Moore's only known statistic is a single fumble recovery in the 1969 season. His son, Brandon Moore, later played offensive tackle for the New England Patriots from 1993 through 1995.

==The 1969 Packers draft==
Moore's selection is still remembered by Packers fans and observers as one of the most ill-fated in team history. Multiple writers have listed his selection as one of the most disappointing Packers draft picks of all time (though most do not make note of his career-ending injury). Packers' head coach Phil Bengtson overruled personnel director Pat Peppler, who had rated other players higher and who thought Moore would be available later in the draft. Vince Lombardi was still the Packers' general manager during the draft, but he was in negotiations to become head coach and general manager of the Washington Redskins, a deal which was finalized the next week.

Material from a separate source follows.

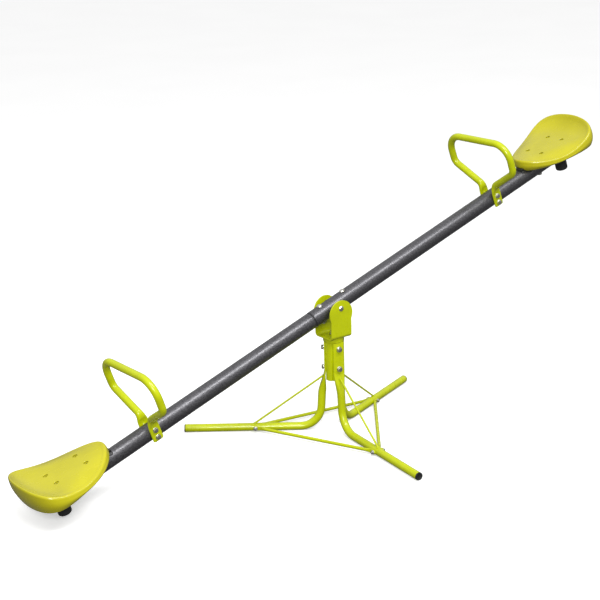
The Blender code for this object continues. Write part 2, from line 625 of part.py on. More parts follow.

Peppler later said, "Rich Moore was a disaster. Phil Bengtson fell in love with his size." Three players available when the Packers took Moore went on the Pro Football Hall of Fame: Roger Wehrli, Ted Hendricks and Charlie Joiner, and they also passed up other players who starred in the NFL for many years, such as Fred Dryer, Calvin Hill and Ed White. Other Packers selections in the 1969 draft were also weak. The Packers' next pick, second round choice Dave Bradley, played in only 16 games in a career that ended in 1972, and by 1974 not one 1969 Packers pick remained on the team. Only 9th round choice Dave Hampton was in the NFL at all by 1975, finishing his NFL career with the Falcons and Eagles in 1976.